- Set task -
Work out how many lines hold the string "FreeCAD". The answer is a single number, nothing more.

- Provided data -
------------------------------
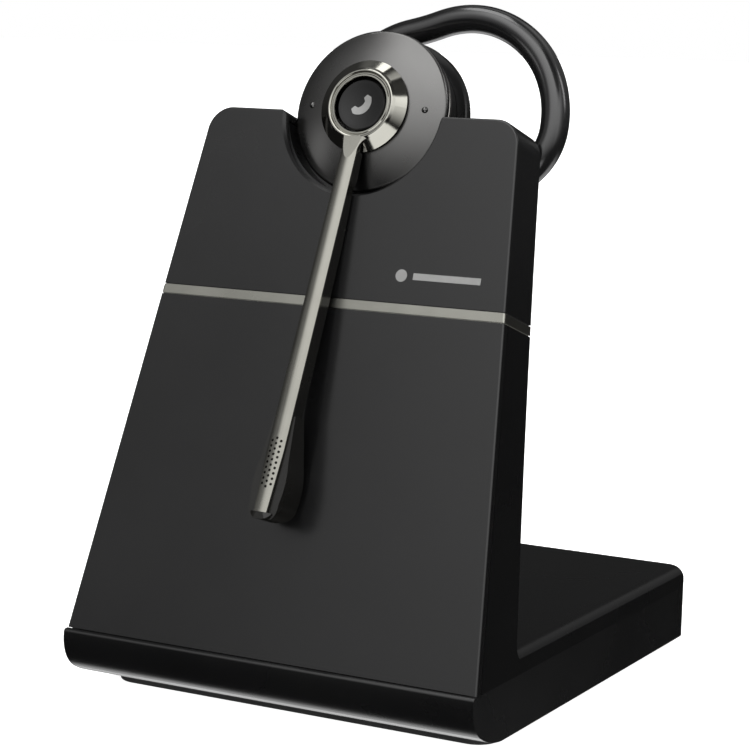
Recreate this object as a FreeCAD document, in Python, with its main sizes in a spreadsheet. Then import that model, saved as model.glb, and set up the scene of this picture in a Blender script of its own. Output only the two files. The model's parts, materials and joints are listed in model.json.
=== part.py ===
import FreeCAD, Part
import os
import math
import Sketcher
from FreeCAD import Vector, Placement, Rotation

# Office headset docked in its desk charging stand. Millimetres, +Z up, the
# front of the stand faces -Y, the origin is the middle of the footprint on
# the desk. The upright leans back; FACE is its front plane, with X across,
# Y up the slope and Z outward. DISC is the same frame at the earpiece's axis.

doc = FreeCAD.newDocument("Headset")
sheet = doc.addObject("Spreadsheet::Sheet", "Dims")


class Dim:
    """A number together with the sheet expression that it comes from."""

    def __init__(self, value, expr=None):
        self.value = float(value)
        self.expr = expr

    def text(self):
        if self.expr is not None:
            return self.expr
        return "(%.6f)" % self.value

    def joined(self, other, op, value):
        other = dimmed(other)
        if self.expr is None and other.expr is None:
            return Dim(value)
        return Dim(value, "(%s %s %s)" % (self.text(), op, other.text()))

    def __add__(self, o):
        return self.joined(o, "+", self.value + dimmed(o).value)

    def __radd__(self, o):
        return dimmed(o).__add__(self)

    def __sub__(self, o):
        return self.joined(o, "-", self.value - dimmed(o).value)

    def __rsub__(self, o):
        return dimmed(o).__sub__(self)

    def __mul__(self, o):
        return self.joined(o, "*", self.value * dimmed(o).value)

    def __rmul__(self, o):
        return dimmed(o).__mul__(self)

    def __truediv__(self, o):
        return self.joined(o, "/", self.value / dimmed(o).value)

    def __neg__(self):
        return Dim(0.0).__sub__(self)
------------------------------
- Exercise solution -
4